[Rows from a 3D modeling dataset]
—————

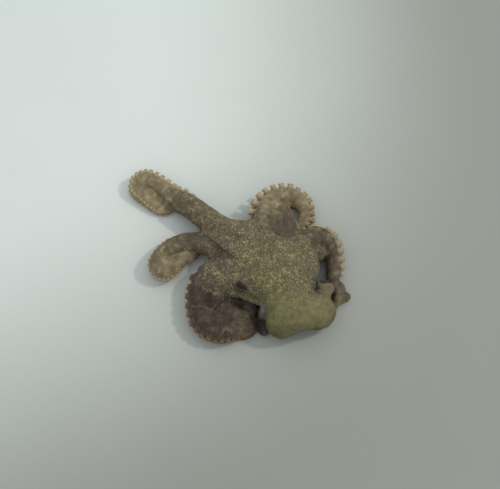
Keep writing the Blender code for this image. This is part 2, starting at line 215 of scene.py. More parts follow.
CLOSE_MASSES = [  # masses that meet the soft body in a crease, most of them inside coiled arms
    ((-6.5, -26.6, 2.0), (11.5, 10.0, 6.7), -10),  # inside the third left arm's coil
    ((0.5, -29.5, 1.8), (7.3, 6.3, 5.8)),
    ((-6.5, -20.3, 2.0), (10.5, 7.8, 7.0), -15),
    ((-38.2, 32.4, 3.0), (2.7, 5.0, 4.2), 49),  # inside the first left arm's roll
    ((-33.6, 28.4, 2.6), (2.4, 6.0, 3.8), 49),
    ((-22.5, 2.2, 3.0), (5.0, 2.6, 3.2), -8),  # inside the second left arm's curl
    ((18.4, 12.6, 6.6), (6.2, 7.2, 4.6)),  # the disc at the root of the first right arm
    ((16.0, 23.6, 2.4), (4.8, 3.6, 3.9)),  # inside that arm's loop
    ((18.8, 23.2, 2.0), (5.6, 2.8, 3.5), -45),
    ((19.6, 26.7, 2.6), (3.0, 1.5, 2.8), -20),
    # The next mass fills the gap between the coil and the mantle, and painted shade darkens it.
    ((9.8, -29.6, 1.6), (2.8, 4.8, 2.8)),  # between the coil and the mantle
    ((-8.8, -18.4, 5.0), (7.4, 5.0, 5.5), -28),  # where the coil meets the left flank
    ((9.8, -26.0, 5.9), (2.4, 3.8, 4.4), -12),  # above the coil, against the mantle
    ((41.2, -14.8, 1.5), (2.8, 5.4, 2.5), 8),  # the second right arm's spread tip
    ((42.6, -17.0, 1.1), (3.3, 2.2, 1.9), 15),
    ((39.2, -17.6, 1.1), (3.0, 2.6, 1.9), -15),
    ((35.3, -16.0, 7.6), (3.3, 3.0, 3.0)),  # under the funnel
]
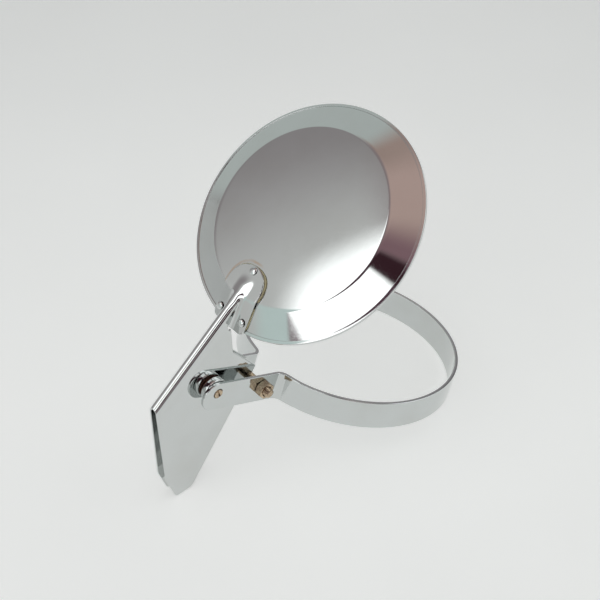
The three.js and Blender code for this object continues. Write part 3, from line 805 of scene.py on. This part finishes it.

—————

* Directions for this task: Identify every line holding the word "part" and copy it out.

* Output for this exercise:
Keep writing the Blender code for this image. This is part 2, starting at line 215 of scene.py. More parts follow.
The three.js and Blender code for this object continues. Write part 3, from line 805 of scene.py on. This part finishes it.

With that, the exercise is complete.